# 3 point for 318



## Keithf (Dec 5, 2012)

I'm looking for a cat 1 3 point for my 318. Also, looking for a better mower deck that hasn't been beat up, and a 2 cylinder push blade. On a budget here but can do some trading, like some cabinet work or something.


----------



## Hoodoo Valley (Nov 14, 2006)

Welcome to the forum Keith. It's actually a 0 cat and they are pretty darn rare and expensive, but cool nonetheless.


----------



## Keithf (Dec 5, 2012)

Thanks for the welcome! I also have a JD dump cart, 80 series. I can't make out the serial # on it but my dad bought it new in the mid 70's. It's not it bad shape but you can tell it's been used. I've hauled tons of rock and wood in it when I was home. It needed tires again because of dry rot. In that process, I noticed the outside bushings in the wheels where extremely worn. So I punched them out and cleaned the wheels up and decided to bead blast them and prime them. I went to the paint shop and the guy mixed me up some JD yellow so I could repaint the wheels. Got a price for bead blasting the bed and frame for around 75$ and called the JD dealer for decals, 35$ but no "80" decal for the front. Dealer can't find where the cart had that decal on it. Not sure where I can get a retro decal. The bed is rough but no holes in it.
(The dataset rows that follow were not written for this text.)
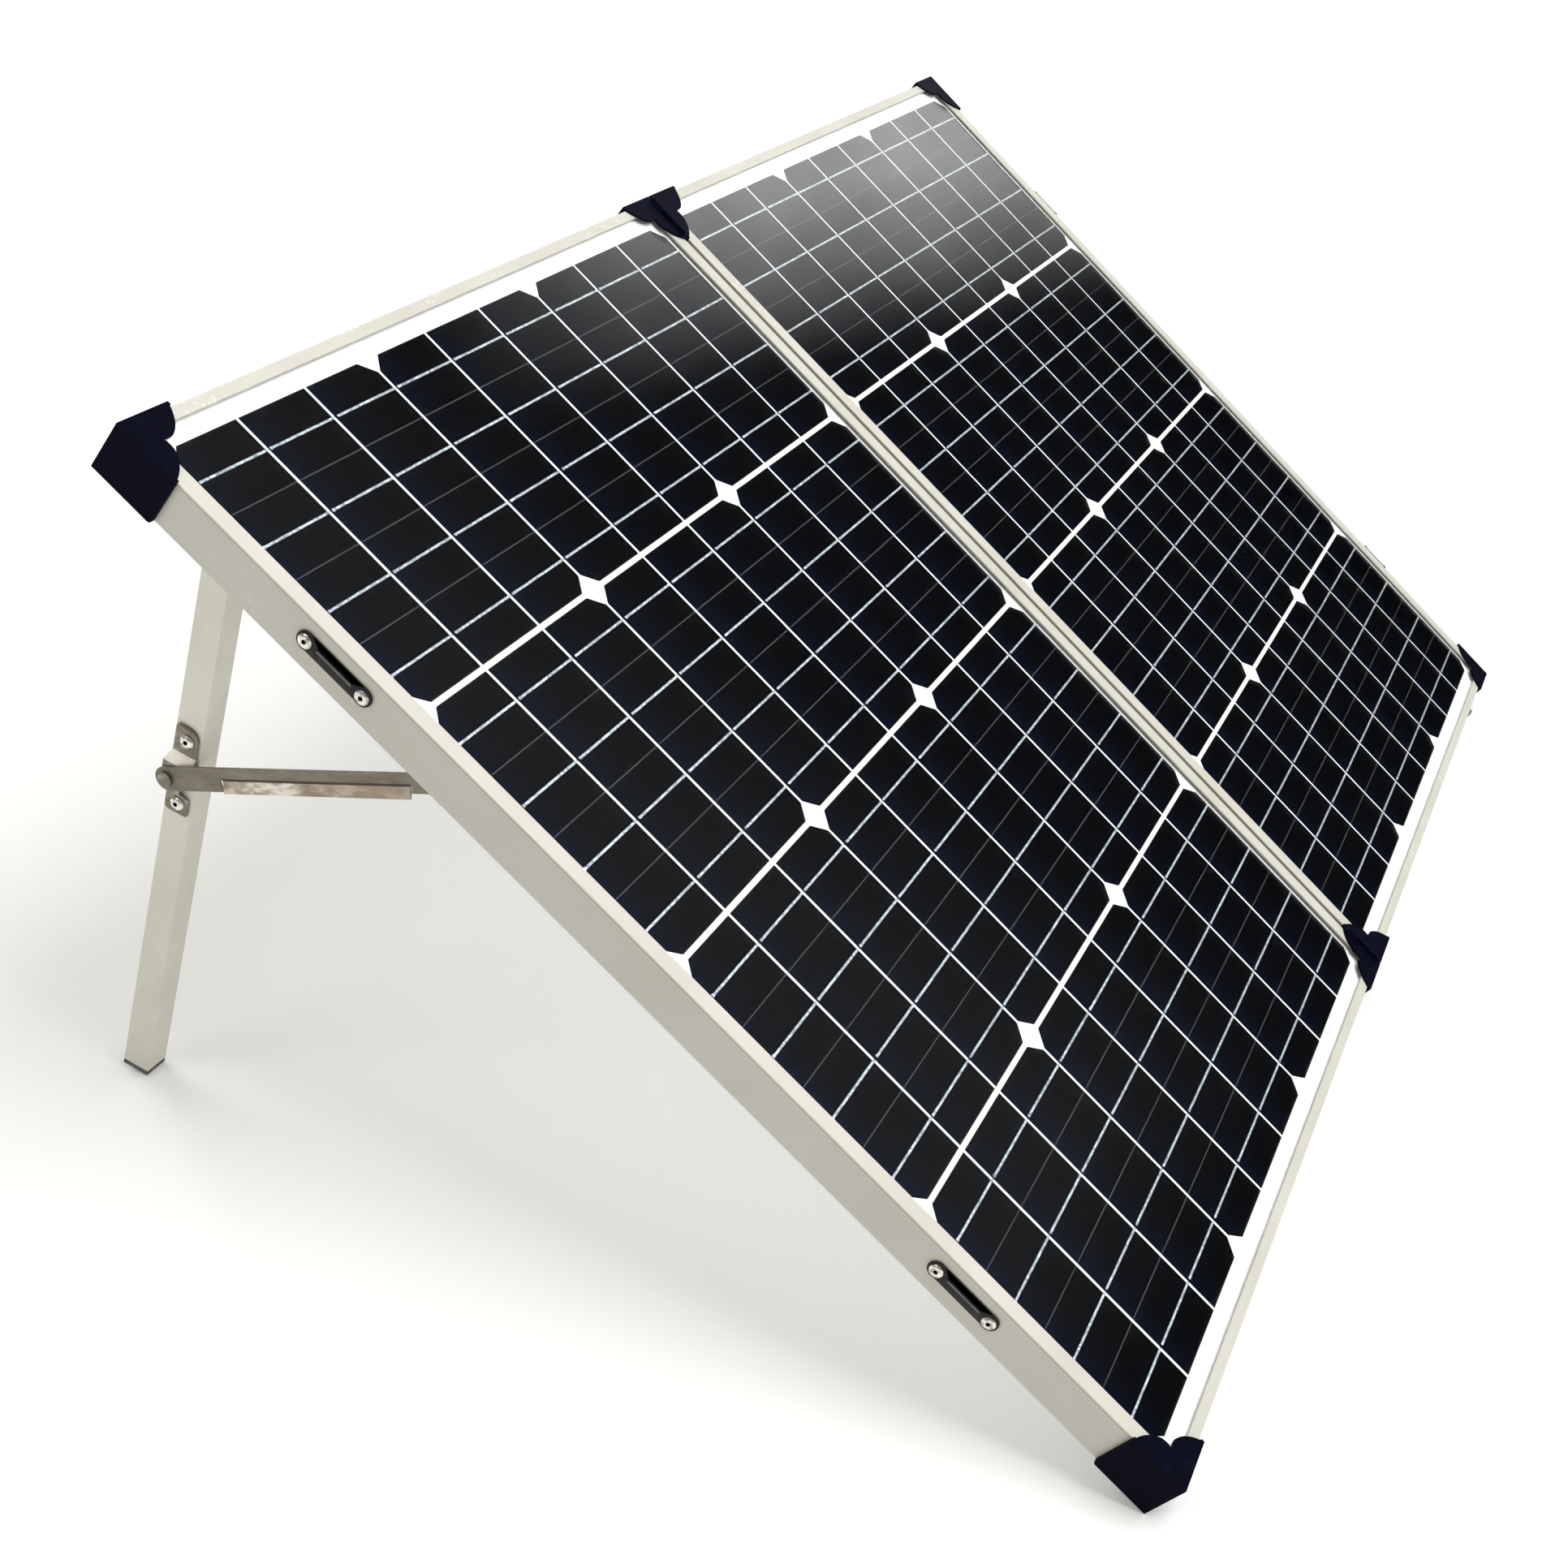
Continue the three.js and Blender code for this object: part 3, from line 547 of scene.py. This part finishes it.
def add_lathe(bm, profile, at=(0, 0, 0), axis="z", segments=28, material=0, shaded_rings=0):
    """A body of revolution. profile is (radius, height) from the axis back to the axis.
    The first rings, as many as the last argument says, take the second material: painted shade in a
    screw's socket."""
    turn = {"z": Matrix.Identity(3),
            "x": Matrix(((0, 0, 1), (0, 1, 0), (-1, 0, 0))),
            "y": Matrix(((1, 0, 0), (0, 0, 1), (0, -1, 0)))}[axis]
    rings = []
    for radius, height in profile:
        count = segments if radius > 1e-6 else 1
        ring = []
        for i in range(count):
            angle = 2 * math.pi * i / segments
            point = turn @ Vector((radius * math.cos(angle), radius * math.sin(angle), height))
            ring.append(bm.verts.new(point + Vector(at)))
        rings.append(ring)
    for step, (lower, upper) in enumerate(zip(rings, rings[1:])):
        for i in range(segments):
            j = (i + 1) % segments
            corners = [lower[i % len(lower)], lower[j % len(lower)],
                       upper[j % len(upper)], upper[i % len(upper)]]
            unique = list(dict.fromkeys(corners))
            if len(unique) > 2:
                bm.faces.new(unique).material_index = 1 if step < shaded_rings else material


def add_ring(bm, outer, inner, z0, z1):
    """A closed border between two outlines with the same number of points."""
    rings = [[bm.verts.new((x, y, z)) for x, y in outline]
             for outline, z in ((outer, z0), (outer, z1), (inner, z1), (inner, z0))]
    count = len(outer)
    for a, b in zip(rings, rings[1:] + rings[:1]):
        for i in range(count):
            j = (i + 1) % count
            bm.faces.new((a[i], a[j], b[j], b[i]))


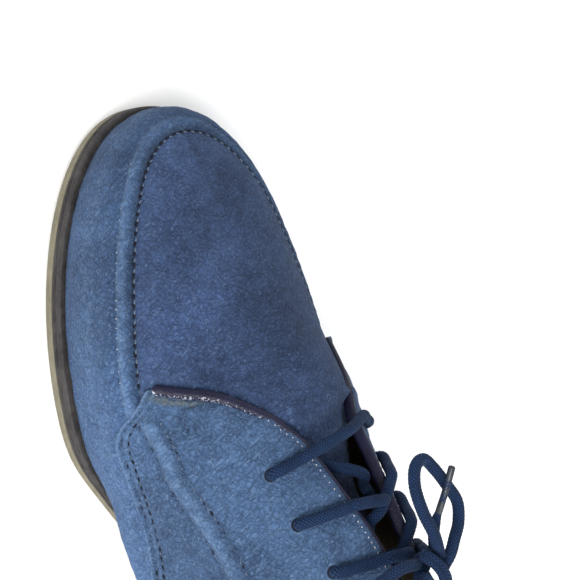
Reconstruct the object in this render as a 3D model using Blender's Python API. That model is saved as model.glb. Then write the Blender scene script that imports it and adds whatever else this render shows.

Too much work to make it a show piece, but was thinking I'd clean it up, put some lipstick and eyeliner on it and do a spray on bed liner on the inside. I still intend on using it as needed. The pic I have isn't very good but the cart is currently on it's side awaiting new shoes. The Tractor is my bargain for 750$. These were taken last fall after I got my ride. 

But I just need tires.


----------



## jhngardner367 (Apr 5, 2011)

I fabbed a 3-point for my 317,that uses the deck-lift tab. It works very well,and I'll try to find the pics of it. it should work on the 318,as well. 
You should be able to view it in the John Deere section of May,2012. the thread was "JD317 dirt plow?!?!" . It operates off the deck lift bar.


----------



## Rattosh51 (Sep 10, 2008)

Here's some info on the 3pt hitches...

http://johndeere.fr.yuku.com/topic/159
http://www.redlandhill.com/JD3pt_hitch.html

Nice setup there. Even beat up, the 80 cart is worth money, so a simple facelift is worth it. $750 is a steal--good job!


----------



## Keithf (Dec 5, 2012)

Thanks for the hook up on the 3 point info. I have some of what I need, just not the lift arms and chains and some other small items, but the info is great and I can now make what I need and finish my project. After that, I need to make a bracket for a 200# elevator weight.


----------



## Keithf (Dec 5, 2012)

Ok, so I started a new thread for the dump cart. Anyway, here's some pics of what I have for a 3 pt.


----------



## Keithf (Dec 5, 2012)

Long time since I've been here. I have finally got around to having some lift arms, and lift brackets fabricated. I say that, but really I'm having the parts bent up and I'll weld them when I get them. While they are getting bent up, I need to replace the swivels for the lift brackets. There's a whole lot of rattle goin' on there.


----------



## bengoode318 (Dec 23, 2013)

1 thing are they rusted 
Try replacing them


----------



## Keithf (Dec 5, 2012)

Yeah, I know, It's been forever. But here are the images after I finished with the 3 point. I still need to replace the top swivels, but other than that, here it is.


----------



## Rattosh51 (Sep 10, 2008)

Looks great, nice job!!!:cheers:


----------